Not really sure where I’m going with all this but to say this is a PSA for libraries: please don’t forget they’re out there.
Decided to make myself go for a walk today whilst New England pissed rain. it wasn’t too bad and food needed to be had. Spotify decided to play Ministry’s excellent Every Day Is Halloween.
It’s September 1 and while we still have 21 more days of summer, damnit, it is most decidedly the spooky Halloween season. I fought the impulse for as long as I could, but as of now it begins.
Horror movies will be watched, dark beers will be had, and general magic will be in the air. The spring is always an empowering time for me, but this time of year feels like coming home. I think I need a little of that right now.
So last week I was reading like a fend. I think I plowed through something like eight books, and the only thing that stopped that run was Hades, which is a video game I downloaded on a lark.
It’s captured my imagination. The premise is you’re Hades’ son who’s trying to break out of the Underworld. Each time you die, you have have start over but not before you go back home to be chided by your dad.

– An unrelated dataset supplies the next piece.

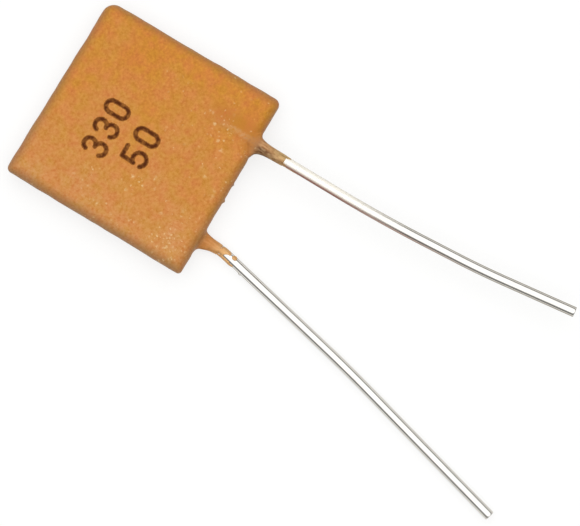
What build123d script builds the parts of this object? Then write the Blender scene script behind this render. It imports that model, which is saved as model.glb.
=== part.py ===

I’m a big fan of the gameplay loop of Roguelites – you play the same randomly generated map over and over while unlocking things for your character that makes them more powerful on subsequent runs. This allow you to feel a sense of progression even though you are going through roughly the same areas over and over again.
It’s been done before but the it’s the presentation that makes this game great. Instead of looking like art the greeks would have made, which is almost the default aesthetic whenever the Greek Gods are involved, Hades opts for more whimsical, hard rock album look. (I didn’t say Heavy Metal album as that has a more dower tone then the art in here ever gets to, but the imagery would be at home on a Led Zeppelin album.)

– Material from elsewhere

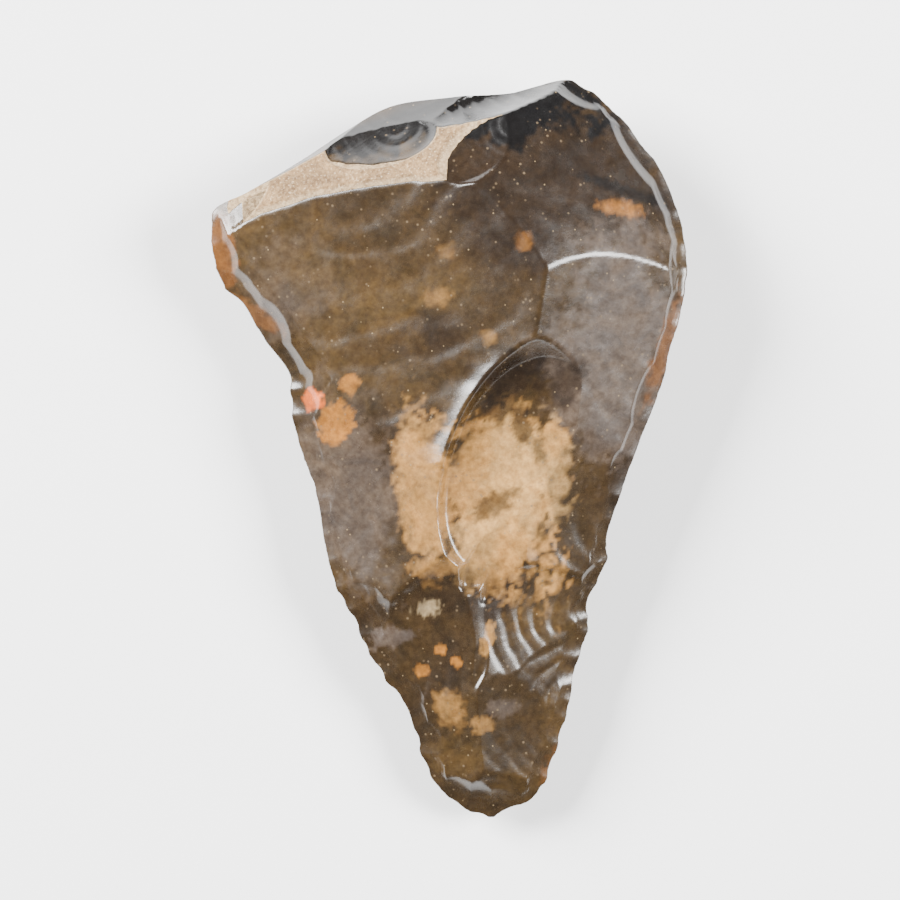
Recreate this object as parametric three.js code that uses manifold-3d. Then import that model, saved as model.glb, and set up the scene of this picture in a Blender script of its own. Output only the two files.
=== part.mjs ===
// A pointed flint hand axe with a thick butt, lying on its back with its worked face up.
// Millimetres, +Z up. +Y runs from the tip to the butt, +X to the right of the upper face.
// The stone is shaped as the real one was: a blank is cut down by flake scars on both faces,
// then the edge is sharpened by rows of small chips. A strip of the nodule's chalky rind is
// left along the butt, as a layer of its own.
import * as THREE from 'three';
import { mergeVertices } from 'three/addons/utils/BufferGeometryUtils.js';
import Module from 'manifold-3d';

const wasm = await Module();
wasm.setup();

// Driving dimensions of the stone
const LENGTH = 135;
const BREADTH = 86.3;
const THICKNESS = 32;

// Sizes that don't follow the overall ones
const RIND_THICKNESS = 1.0;
const RIND_GAP = 0.3;
const EDGE_THICKNESS = 0.4;
const CHIP_REACH = 3.2;
const CHIP_RISE = 1.7;
const CHIP_HOLLOW = 0.32;
const HEADROOM = 6;

// How finely the surfaces are cut into facets
const OUTLINE_STEPS_PER_POINT = 3;
const SCAR_SPOKES = 18;
const CHIP_SPOKES = 8;

// A place in the stone: percent of the breadth from the long axis, percent of the length
// from the tip, percent of the thickness from the surface that the stone lies on
function spot([across, along, up]) {
  return new THREE.Vector3(
    (across / 100) * BREADTH,
    (along / 100) * LENGTH,
    (up / 100) * THICKNESS,
  );
}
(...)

Speaking of music, it’s really good. Just hard enough to get feeling of high concept prog rock without going full bore into pastiche.

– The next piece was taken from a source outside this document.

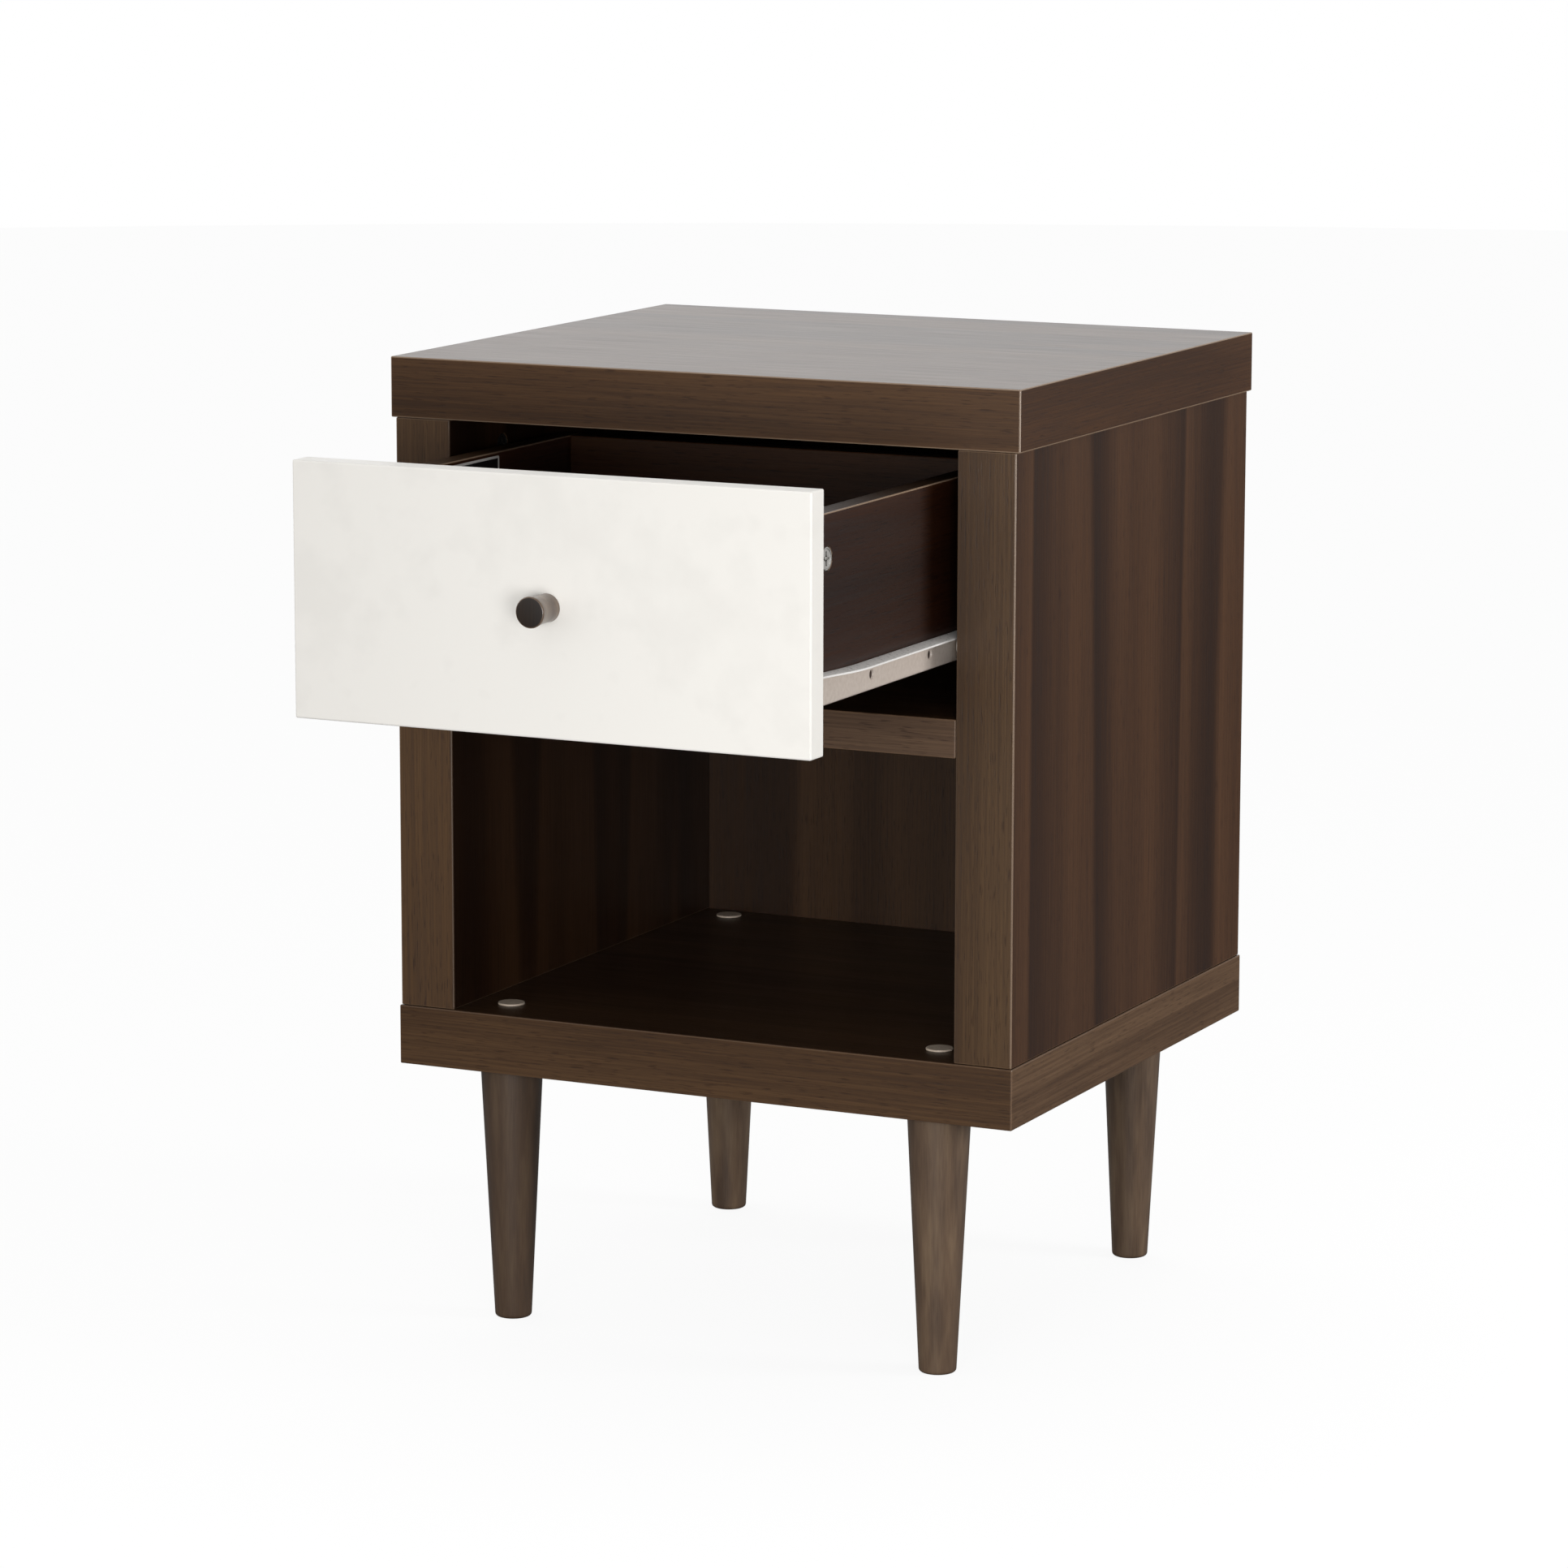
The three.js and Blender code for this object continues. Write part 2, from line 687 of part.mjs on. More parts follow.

That edge is in everything including the writing. It never gives into the inherent darkness but it never lets you forget that’s just around the corner for these characters.
In the interest of full discloser, I should point out that I love Greek Mythology. I was the kid in highschool who had a copy of Graves Mythology in his book bag where other kids had Lord Of The Rings. Hell, I just finished a four year Dungeons and Dragons campaign, where I used the Greek pantheon instead of anything in the D&D source books.
So I’m always a little trepidatious when someone is using that pantheon as I’m always afraid they will portray them as being austere, which was never the point of them. They represent human interactions with cosmic forces and should readily show our human foibles. Luckily, Hades does this with style. The characters have wit and charm and the player is never allowed to forget that most of these people are family with some serious dysfunctions that they are trying to rise above.
And there’s a Gorgon that total has the crush on the player character and she’s too precious for this world and if her heart gets broken I’m going to rage quit.
TL;DR: The game’s well made and a lot of fun, and I’m here for it.